Si había un lugar en el mundo en que era imposible que sirvieran
Vitel Toné, era justamente ese, por lo que la joven mocita abriendo sus ojos
sorprendida, exclamó:
-¡¿Quéeeeeeeee?!
Y nosotros, sin darle ningún tipo de explicación a Martín,
respondimos:
-Él quiere una milanesa.
Nuevamente en la ciudad, y cuando bajó un poco el sol, pretendimos
tomar el teleférico que ascendía hasta el cerro San Bernardo, pero en esos
momentos se encontraba fuera de servicio por lo que decidimos subir a pie. El
cerro, que fuera declarado Reserva Natural Municipal, medía 1471,92 m.s.n.m.,
pero como Salta se encontraba emplazada a 1187 m.s.n.m., respecto de la ciudad
la altura era de sólo doscientos ochenta y cuatro con noventa y dos metros. Así
que encaramos el ascenso a partir del Museo de Antropología a través de los poco
más de mil escalones de piedra, y desde los balcones pudimos tener una vista
panorámica de la ciudad y del valle de Lerma.
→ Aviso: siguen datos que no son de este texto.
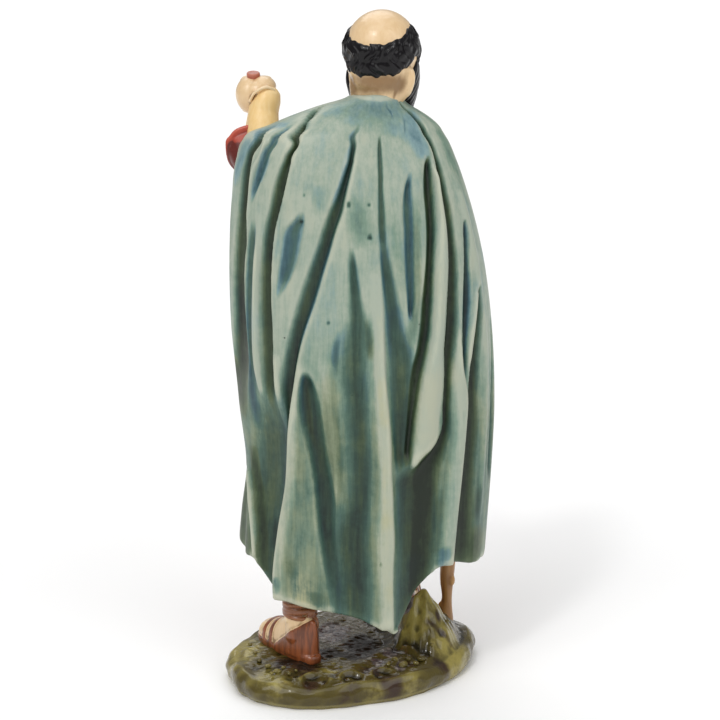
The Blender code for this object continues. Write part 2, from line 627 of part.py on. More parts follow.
def main():
    """Builds the figurine as one solid."""
    for old in list(bpy.data.objects):
        bpy.data.objects.remove(old)
    parts = bpy.data.collections.new("nativity_shepherd")
    cutters = bpy.data.collections.new("cutters")
    for collection in (parts, cutters):
        bpy.context.scene.collection.children.link(collection)

    figure = bpy.data.objects.new("shepherd_figurine", sculpt())
    figure.data.materials.append(painted())
    parts.objects.link(figure)

    fuse = figure.modifiers.new("fuse", "REMESH")
    fuse.mode = "VOXEL"
    fuse.voxel_size = SKIN_DETAIL
    fuse.adaptivity = 0.0
    soften = figure.modifiers.new("soften", "SMOOTH")
    soften.factor = 0.5
    soften.iterations = 1
    bpy.context.view_layer.update()
    dense = figure.evaluated_get(bpy.context.evaluated_depsgraph_get()).data
    triangles = sum(len(face.vertices) - 2 for face in dense.polygons)
    thin = figure.modifiers.new("thin_out", "DECIMATE")
    thin.ratio = min(1.0, MOST_TRIANGLES / triangles)
    thin.use_collapse_triangulate = True
    flat = figure.modifiers.new("cut_flat", "BOOLEAN")
    flat.operation = "DIFFERENCE"
    flat.object = underside_cutter(cutters)


main()
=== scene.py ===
"""A painted nativity shepherd figurine: cloak, tunic, limbs, head and ground as finished pieces of one casting.

Sizes of the figure are in millimetres, with the figure facing -Y, its own left hand at +X and the ground's
underside at height 0. FIGURE_PLACE turns them into metres in the frame's place.
"""

import logging
import math
from dataclasses import dataclass
from enum import Enum
from typing import Optional, Sequence

import bmesh
import bpy
import numpy as np
from mathutils import Matrix, Vector


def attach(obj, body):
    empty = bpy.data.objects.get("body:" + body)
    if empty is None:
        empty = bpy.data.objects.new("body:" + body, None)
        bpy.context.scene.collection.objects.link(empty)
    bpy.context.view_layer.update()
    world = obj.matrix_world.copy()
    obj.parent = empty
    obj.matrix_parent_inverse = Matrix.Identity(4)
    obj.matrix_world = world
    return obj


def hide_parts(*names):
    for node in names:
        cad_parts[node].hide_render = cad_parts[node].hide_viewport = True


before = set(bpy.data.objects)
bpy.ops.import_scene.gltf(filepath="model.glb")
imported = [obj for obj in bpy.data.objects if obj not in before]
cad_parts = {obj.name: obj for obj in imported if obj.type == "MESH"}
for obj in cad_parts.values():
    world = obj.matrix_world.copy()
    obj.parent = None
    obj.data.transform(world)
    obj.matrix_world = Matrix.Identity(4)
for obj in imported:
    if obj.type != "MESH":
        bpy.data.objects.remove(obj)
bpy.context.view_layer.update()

LOG = logging.getLogger("shepherd")
CASTING_NODE = "shepherd_figurine"
MM = 0.001
FIGURE_PLACE = (-2.2, -0.4, 0.0)
GROUND_LEVEL = 9.0
MOST_TRIANGLES = 100000

Points = np.ndarray
Piece = bpy.types.Object
Socket = bpy.types.NodeSocket
Knots = Sequence[Sequence[float]]


# Small helpers for curves and numbers


def ease(x: Points, low: float, high: float) -> Points:
    """An S-shaped rise."""
    t = np.clip((x - low) / (high - low), 0.0, 1.0)
    return t * t * (3 - 2 * t)


def smooth_curve(at: Points, knots: Points, values: Points) -> Points:
    """A smooth curve through values.

    Args:
        at: Where to read it.
        knots: Rising places of the values.
        values: One value, or one row of values, for each knot.

    Returns:
        The value or row at each place.
    """
    values = np.asarray(values, float)
    knots = np.asarray(knots, float)
    slopes = np.gradient(values, knots, axis=0)
    at = np.clip(at, knots[0], knots[-1])
    i = np.clip(np.searchsorted(knots, at) - 1, 0, len(knots) - 2)
    span = knots[i + 1] - knots[i]
    t = (at - knots[i]) / span
    if values.ndim > 1:
        span, t = span[..., None], t[..., None]
    rising = (2 * t**3 - 3 * t**2 + 1) * values[i] + (t**3 - 2 * t**2 + t) * span * slopes[i]
    return rising + (3 * t**2 - 2 * t**3) * values[i + 1] + (t**3 - t**2) * span * slopes[i + 1]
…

Al día siguiente contratamos un remis y le pedimos que nos llevara
desde Salta hasta San Salvador de Jujuy por el camino viejo, el de la cornisa,
que ya había quedado vedado para los micros y camiones que utilizaban la
autopista. Ese trayecto era considerado por nosotros como imperdible por estar
absolutamente cubierto de vegetación, y cada tanto, aparecer sobre la ruta
alguna viborita o alguna araña pollito, muestra de la gran biodiversidad de la
selva subtropical salto-jujeña.
Y a mitad de camino decidimos hacer una parada en el Dique La
Ciénaga, ya provincia de Jujuy. Allí había mucha gente pescando, pero nosotros
preferimos ir directamente al restaurant ubicado en sus orillas donde se podían
degustar los pejerreyes que se sembraban en el
lago.

Con Joaquín, Martín y Omar en el restaurant del Dique Las
Ciénagas
Ya en la capital jujeña nos hospedamos, como casi siempre, en la
residencial San Carlos, muy cerca de la terminal de ómnibus, desde donde en los
próximos días continuaríamos viaje rumbo al norte.